((

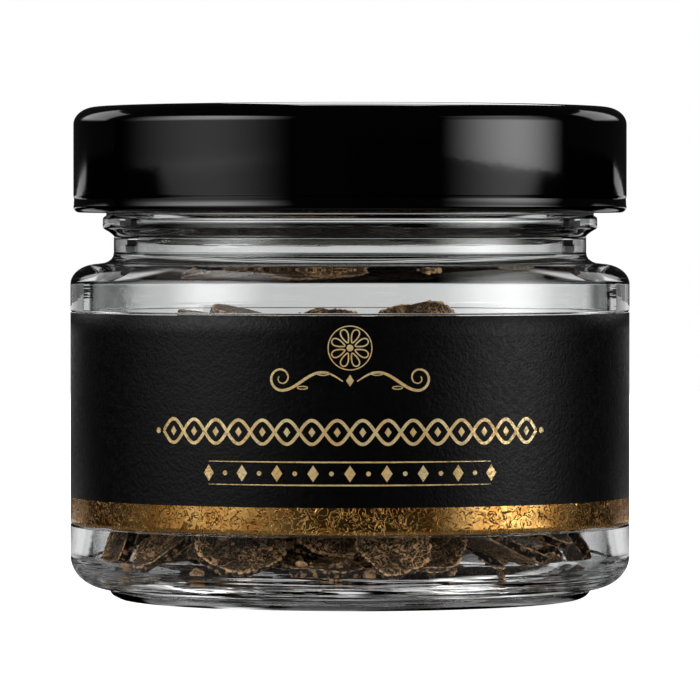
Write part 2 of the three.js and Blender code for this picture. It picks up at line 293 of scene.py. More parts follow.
points, faces = turned(glassProfile(), jarSizes["around"], swell=threadSwell)
glassJar = pieceFrom("clearGlassJar", points, faces, "jar")
facesOutward(glassJar)
glassJar.data.materials.append(clearGlass)
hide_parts("glass_jar")
print("glass jar made:", len(glassJar.data.polygons), "faces")


# The black twist-off lid and its seal.
lidSizes = {
    "radius": 36.3, "low": 50.55, "top": 64.4, "sheet": 0.28, "across": 3.0, "down": 2.3,
    "panel": 31.0, "drop": 0.5, "curlInner": 34.5, "curlTop": 52.3, "around": 224,
    "lugs": 4, "lugInner": 33.0, "lugLow": 51.1, "lugHigh": 52.2, "lugSpan": 13, "lead": 10.8,
}


def lidProfile():
    # Also gives where the side that faces the glass begins.
    s = lidSizes
    outer, top, sheet = s["radius"], s["top"], s["sheet"]
    edgeR, edgeZ = outer - s["across"], top - s["down"]
    floor = top - s["drop"]
    line = [(0, floor), (20, floor)] + held((20.2, floor), (s["panel"] - 0.2, floor))[1:]
    line += [(s["panel"], floor + 0.03), (s["panel"] + 0.35, floor + 0.16), (s["panel"] + 0.75, top - 0.1)]
    line += [(s["panel"] + 1.1, top - 0.02), (s["panel"] + 1.5, top), (edgeR - 0.5, top)]
    line += arc(edgeR, edgeZ, s["across"], s["down"], 88, 0, 22)
    line += [(outer, edgeZ - 0.1), (outer, s["curlTop"] + 0.5)]
    # the rolled edge, a little proud of the skirt's groove
    line += [(outer - 0.03, s["curlTop"] + 0.3), (outer - 0.09, s["curlTop"] + 0.05)]
    line += [(outer - 0.06, s["curlTop"] - 0.25)]
    line += arc(outer - 0.85, s["low"] + 0.75, 0.85, 0.75, 20, -90, 12)
    line += arc(s["curlInner"] + 0.5, s["low"] + 0.75, 0.5, 0.75, -90, -180, 7)
    line += arc(s["curlInner"] + 0.5, s["curlTop"] - 0.6, 0.5, 0.6, 180, 90, 7)
    line += [(outer - sheet - 0.3, s["curlTop"] + 0.05), (outer - sheet, s["curlTop"] + 0.35)]
    inside = len(line)
    line += arc(edgeR, edgeZ, s["across"] - sheet, s["down"] - sheet, 0, 88, 18)
    line += [(edgeR - 0.5, top - sheet), (s["panel"] + 1.5, top - sheet), (s["panel"] + 1.2, top - sheet - 0.03)]
    line += [(s["panel"] + 0.9, top - sheet - 0.12), (s["panel"] + 0.5, floor - sheet + 0.08)]
    line += [(s["panel"] + 0.1, floor - sheet), (0, floor - sheet)]
    return line, inside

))

[What the exercise asks]: Copy out the full listing exactly.

[Answer to this problem]:
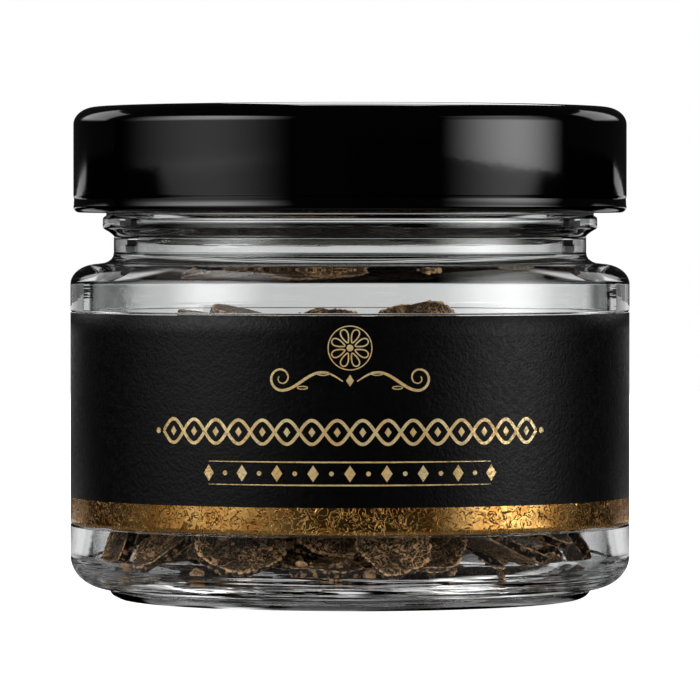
Write part 2 of the three.js and Blender code for this picture. It picks up at line 293 of scene.py. More parts follow.
points, faces = turned(glassProfile(), jarSizes["around"], swell=threadSwell)
glassJar = pieceFrom("clearGlassJar", points, faces, "jar")
facesOutward(glassJar)
glassJar.data.materials.append(clearGlass)
hide_parts("glass_jar")
print("glass jar made:", len(glassJar.data.polygons), "faces")


# The black twist-off lid and its seal.
lidSizes = {
    "radius": 36.3, "low": 50.55, "top": 64.4, "sheet": 0.28, "across": 3.0, "down": 2.3,
    "panel": 31.0, "drop": 0.5, "curlInner": 34.5, "curlTop": 52.3, "around": 224,
    "lugs": 4, "lugInner": 33.0, "lugLow": 51.1, "lugHigh": 52.2, "lugSpan": 13, "lead": 10.8,
}


def lidProfile():
    # Also gives where the side that faces the glass begins.
    s = lidSizes
    outer, top, sheet = s["radius"], s["top"], s["sheet"]
    edgeR, edgeZ = outer - s["across"], top - s["down"]
    floor = top - s["drop"]
    line = [(0, floor), (20, floor)] + held((20.2, floor), (s["panel"] - 0.2, floor))[1:]
    line += [(s["panel"], floor + 0.03), (s["panel"] + 0.35, floor + 0.16), (s["panel"] + 0.75, top - 0.1)]
    line += [(s["panel"] + 1.1, top - 0.02), (s["panel"] + 1.5, top), (edgeR - 0.5, top)]
    line += arc(edgeR, edgeZ, s["across"], s["down"], 88, 0, 22)
    line += [(outer, edgeZ - 0.1), (outer, s["curlTop"] + 0.5)]
    # the rolled edge, a little proud of the skirt's groove
    line += [(outer - 0.03, s["curlTop"] + 0.3), (outer - 0.09, s["curlTop"] + 0.05)]
    line += [(outer - 0.06, s["curlTop"] - 0.25)]
    line += arc(outer - 0.85, s["low"] + 0.75, 0.85, 0.75, 20, -90, 12)
    line += arc(s["curlInner"] + 0.5, s["low"] + 0.75, 0.5, 0.75, -90, -180, 7)
    line += arc(s["curlInner"] + 0.5, s["curlTop"] - 0.6, 0.5, 0.6, 180, 90, 7)
    line += [(outer - sheet - 0.3, s["curlTop"] + 0.05), (outer - sheet, s["curlTop"] + 0.35)]
    inside = len(line)
    line += arc(edgeR, edgeZ, s["across"] - sheet, s["down"] - sheet, 0, 88, 18)
    line += [(edgeR - 0.5, top - sheet), (s["panel"] + 1.5, top - sheet), (s["panel"] + 1.2, top - sheet - 0.03)]
    line += [(s["panel"] + 0.9, top - sheet - 0.12), (s["panel"] + 0.5, floor - sheet + 0.08)]
    line += [(s["panel"] + 0.1, floor - sheet), (0, floor - sheet)]
    return line, inside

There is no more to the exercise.